**Task brief**
Copy only this: the line containing "What bpy script", the line containing "TIN_SIDES = 72", and every line between them, exactly as written.
--- START Records supplied ---
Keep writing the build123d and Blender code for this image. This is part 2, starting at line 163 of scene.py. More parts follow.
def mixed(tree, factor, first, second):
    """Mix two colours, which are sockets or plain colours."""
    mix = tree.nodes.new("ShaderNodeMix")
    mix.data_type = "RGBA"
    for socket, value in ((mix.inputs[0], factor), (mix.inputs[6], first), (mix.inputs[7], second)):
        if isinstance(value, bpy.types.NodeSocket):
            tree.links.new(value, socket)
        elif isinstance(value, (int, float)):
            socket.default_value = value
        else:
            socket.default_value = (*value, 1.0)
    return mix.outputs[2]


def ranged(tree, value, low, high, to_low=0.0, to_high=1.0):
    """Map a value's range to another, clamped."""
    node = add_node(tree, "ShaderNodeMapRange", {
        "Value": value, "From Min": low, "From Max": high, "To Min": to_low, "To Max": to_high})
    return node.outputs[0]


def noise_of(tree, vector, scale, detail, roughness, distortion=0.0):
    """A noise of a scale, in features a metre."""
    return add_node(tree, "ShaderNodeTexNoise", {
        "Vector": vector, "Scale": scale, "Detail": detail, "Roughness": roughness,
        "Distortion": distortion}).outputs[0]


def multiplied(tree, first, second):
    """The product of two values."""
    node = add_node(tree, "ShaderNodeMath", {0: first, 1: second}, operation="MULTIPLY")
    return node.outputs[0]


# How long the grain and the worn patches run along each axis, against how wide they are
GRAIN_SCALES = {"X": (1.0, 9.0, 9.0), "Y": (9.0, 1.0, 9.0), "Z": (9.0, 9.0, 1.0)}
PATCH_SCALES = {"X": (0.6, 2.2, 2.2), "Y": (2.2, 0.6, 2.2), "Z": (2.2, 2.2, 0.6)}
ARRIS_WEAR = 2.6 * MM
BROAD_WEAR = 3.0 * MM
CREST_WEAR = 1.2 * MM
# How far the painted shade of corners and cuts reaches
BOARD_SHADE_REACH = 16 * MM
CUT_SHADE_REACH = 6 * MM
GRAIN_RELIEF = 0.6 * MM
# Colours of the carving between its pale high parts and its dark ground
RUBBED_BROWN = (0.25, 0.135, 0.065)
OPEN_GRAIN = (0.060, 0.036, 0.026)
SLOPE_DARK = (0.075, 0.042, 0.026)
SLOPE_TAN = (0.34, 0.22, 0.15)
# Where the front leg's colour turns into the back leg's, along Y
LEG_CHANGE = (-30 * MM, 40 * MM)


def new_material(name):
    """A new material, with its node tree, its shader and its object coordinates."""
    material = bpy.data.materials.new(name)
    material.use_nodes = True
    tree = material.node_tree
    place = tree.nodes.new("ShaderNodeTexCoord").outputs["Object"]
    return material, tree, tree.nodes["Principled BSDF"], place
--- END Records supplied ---
--- START Records supplied ---
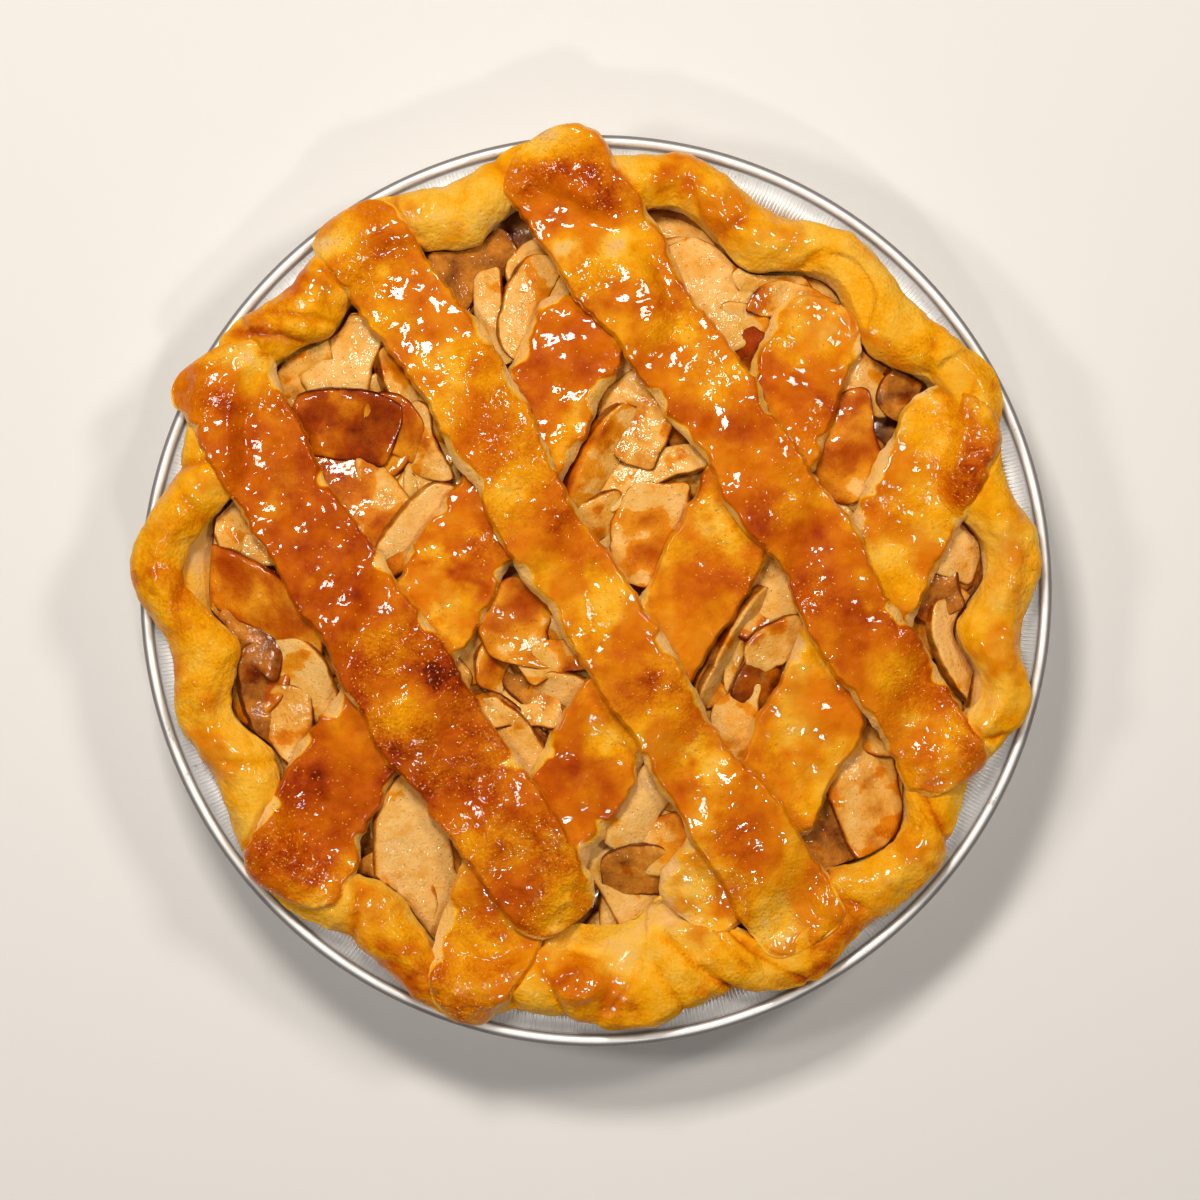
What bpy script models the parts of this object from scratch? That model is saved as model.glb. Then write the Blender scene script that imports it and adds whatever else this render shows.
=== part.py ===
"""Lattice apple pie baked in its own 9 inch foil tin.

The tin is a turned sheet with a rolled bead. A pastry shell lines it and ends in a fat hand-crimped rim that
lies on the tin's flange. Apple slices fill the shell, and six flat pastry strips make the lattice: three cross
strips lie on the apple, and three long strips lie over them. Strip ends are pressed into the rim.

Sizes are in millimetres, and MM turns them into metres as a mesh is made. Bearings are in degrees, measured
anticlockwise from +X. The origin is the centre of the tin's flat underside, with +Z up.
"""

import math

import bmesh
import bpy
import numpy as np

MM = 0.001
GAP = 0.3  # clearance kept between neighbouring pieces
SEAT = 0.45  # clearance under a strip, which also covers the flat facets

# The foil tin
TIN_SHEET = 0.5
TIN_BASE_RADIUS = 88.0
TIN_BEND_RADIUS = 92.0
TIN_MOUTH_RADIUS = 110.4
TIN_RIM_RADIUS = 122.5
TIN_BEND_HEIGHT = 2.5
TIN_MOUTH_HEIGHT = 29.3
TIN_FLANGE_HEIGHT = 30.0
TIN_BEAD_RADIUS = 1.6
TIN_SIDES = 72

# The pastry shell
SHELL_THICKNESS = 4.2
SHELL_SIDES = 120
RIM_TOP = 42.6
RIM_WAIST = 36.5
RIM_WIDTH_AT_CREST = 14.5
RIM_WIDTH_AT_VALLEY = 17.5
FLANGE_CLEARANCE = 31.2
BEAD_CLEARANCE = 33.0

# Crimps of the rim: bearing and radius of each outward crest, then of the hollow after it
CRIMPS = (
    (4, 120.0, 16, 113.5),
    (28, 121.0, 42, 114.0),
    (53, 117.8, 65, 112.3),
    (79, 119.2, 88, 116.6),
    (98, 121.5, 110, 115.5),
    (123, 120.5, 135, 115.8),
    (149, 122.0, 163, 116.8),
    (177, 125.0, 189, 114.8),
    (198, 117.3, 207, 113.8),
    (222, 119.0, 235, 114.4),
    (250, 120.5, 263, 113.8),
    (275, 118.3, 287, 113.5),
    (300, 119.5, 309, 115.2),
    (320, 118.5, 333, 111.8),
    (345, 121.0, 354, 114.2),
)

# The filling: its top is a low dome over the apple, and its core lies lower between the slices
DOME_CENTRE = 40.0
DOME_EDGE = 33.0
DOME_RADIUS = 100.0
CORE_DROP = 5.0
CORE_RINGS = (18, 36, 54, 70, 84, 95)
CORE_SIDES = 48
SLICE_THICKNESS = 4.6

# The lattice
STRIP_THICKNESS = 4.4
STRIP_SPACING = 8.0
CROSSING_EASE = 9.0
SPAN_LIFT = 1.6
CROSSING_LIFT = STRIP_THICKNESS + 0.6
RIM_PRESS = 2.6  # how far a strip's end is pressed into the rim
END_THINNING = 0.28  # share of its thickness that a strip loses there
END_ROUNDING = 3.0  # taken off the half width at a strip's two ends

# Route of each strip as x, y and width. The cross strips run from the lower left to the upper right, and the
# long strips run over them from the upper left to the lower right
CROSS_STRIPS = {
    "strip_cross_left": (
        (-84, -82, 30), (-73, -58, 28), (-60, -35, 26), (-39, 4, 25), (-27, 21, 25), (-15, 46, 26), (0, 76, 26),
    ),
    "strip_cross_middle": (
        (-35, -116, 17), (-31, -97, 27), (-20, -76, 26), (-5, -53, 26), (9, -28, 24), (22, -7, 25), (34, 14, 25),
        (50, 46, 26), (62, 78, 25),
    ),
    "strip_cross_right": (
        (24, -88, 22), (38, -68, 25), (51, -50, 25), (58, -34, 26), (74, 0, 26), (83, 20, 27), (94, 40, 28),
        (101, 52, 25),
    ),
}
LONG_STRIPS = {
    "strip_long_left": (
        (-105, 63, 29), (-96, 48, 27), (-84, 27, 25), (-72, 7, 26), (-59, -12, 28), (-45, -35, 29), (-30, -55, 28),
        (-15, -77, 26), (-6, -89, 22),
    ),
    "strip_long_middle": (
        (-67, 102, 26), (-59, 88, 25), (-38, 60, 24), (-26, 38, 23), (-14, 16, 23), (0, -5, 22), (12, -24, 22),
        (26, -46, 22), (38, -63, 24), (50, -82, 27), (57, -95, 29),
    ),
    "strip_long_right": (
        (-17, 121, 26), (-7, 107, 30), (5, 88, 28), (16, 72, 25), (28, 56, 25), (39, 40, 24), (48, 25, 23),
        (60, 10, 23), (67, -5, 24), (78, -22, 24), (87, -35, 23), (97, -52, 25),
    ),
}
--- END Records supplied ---
**Correct response**
What bpy script models the parts of this object from scratch? That model is saved as model.glb. Then write the Blender scene script that imports it and adds whatever else this render shows.
=== part.py ===
"""Lattice apple pie baked in its own 9 inch foil tin.

The tin is a turned sheet with a rolled bead. A pastry shell lines it and ends in a fat hand-crimped rim that
lies on the tin's flange. Apple slices fill the shell, and six flat pastry strips make the lattice: three cross
strips lie on the apple, and three long strips lie over them. Strip ends are pressed into the rim.

Sizes are in millimetres, and MM turns them into metres as a mesh is made. Bearings are in degrees, measured
anticlockwise from +X. The origin is the centre of the tin's flat underside, with +Z up.
"""

import math

import bmesh
import bpy
import numpy as np

MM = 0.001
GAP = 0.3  # clearance kept between neighbouring pieces
SEAT = 0.45  # clearance under a strip, which also covers the flat facets

# The foil tin
TIN_SHEET = 0.5
TIN_BASE_RADIUS = 88.0
TIN_BEND_RADIUS = 92.0
TIN_MOUTH_RADIUS = 110.4
TIN_RIM_RADIUS = 122.5
TIN_BEND_HEIGHT = 2.5
TIN_MOUTH_HEIGHT = 29.3
TIN_FLANGE_HEIGHT = 30.0
TIN_BEAD_RADIUS = 1.6
TIN_SIDES = 72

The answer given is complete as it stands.